Frost had previously outmanned the waterboarding the CIA guys put him through in the safe house, which I can only interpret as a bizarre defense of this form of torture by dint of how things later transpire. (Also: Weston’s “Is this legal?” is absolutely adorable. If he’s really so naive as to imagine that the CIA, in the 21st century, behaves as if it bound by law automatically removes him from any realm in which he is dramatically interesting as a character.) But even that’s not worth getting my liberal dander up about, because Safe House is such a copout in every way. The Macguffin that Frost carries and that the bad guys are after has the potential to say something authentic about how international relations are conducted these days, as well as about the police state we seem to be falling into, but that is completely squandered. (The film’s tagline, “No one is safe,” bears no relation to the content of this film. None at all. Would that it did.) None of it is as brave or even as captivating as it appears to think it is, and the film has nowhere near the conscience it would like you to think it has by the time it’s done throwing some car chases and showers of broken glass at you.

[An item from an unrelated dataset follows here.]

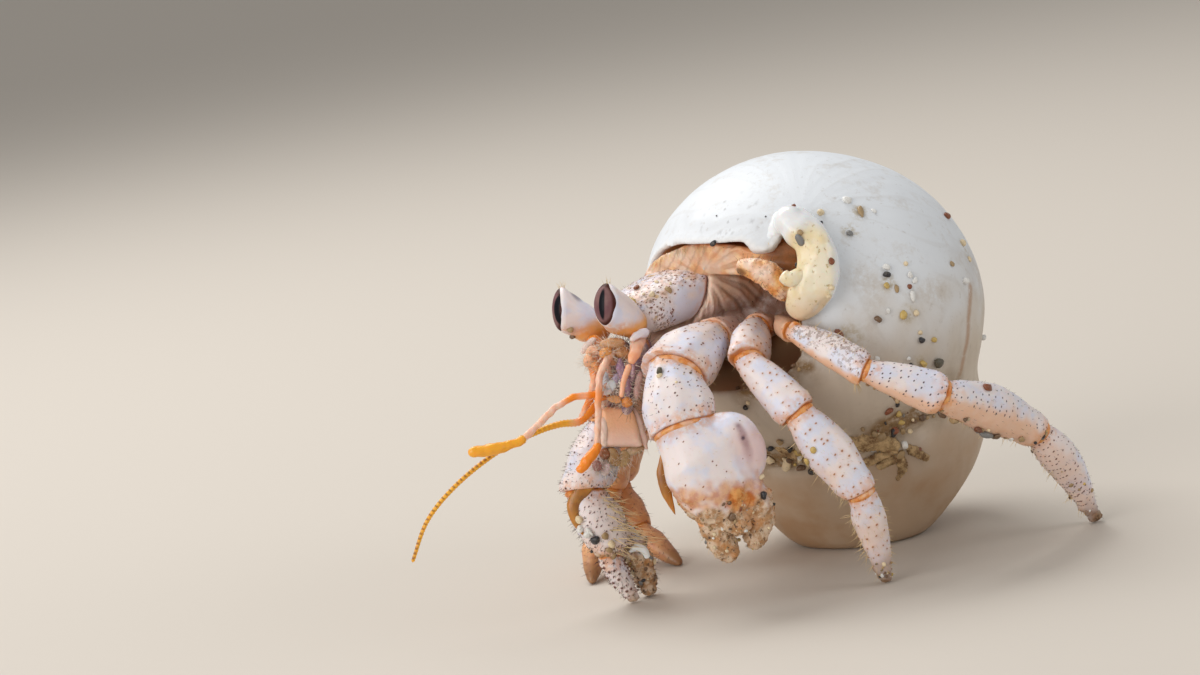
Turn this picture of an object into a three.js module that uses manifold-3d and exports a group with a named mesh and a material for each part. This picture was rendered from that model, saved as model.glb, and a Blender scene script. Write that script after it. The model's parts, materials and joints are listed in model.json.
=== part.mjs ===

But wait! Someone at Langley is a traitor! Could it be Vera Farmiga (Source Code, Up in the Air)? Or Brendan Gleeson (Harry Potter and the Deathly Hallows Part 1, Green Zone)? (P.S.: It almost doesn’t even matter.)
Even the attempts to cover up the utter vapidness of the film fall short of distinguishing themselves. Safe House looks and feels like a thousand other similar movies, and does nothing but tread water in the genre. It’s an inauspicious transition to Hollywood for Swedish director Daniel Espinosa… although, who knows: maybe his Swedish stuff isn’t very distinctive either.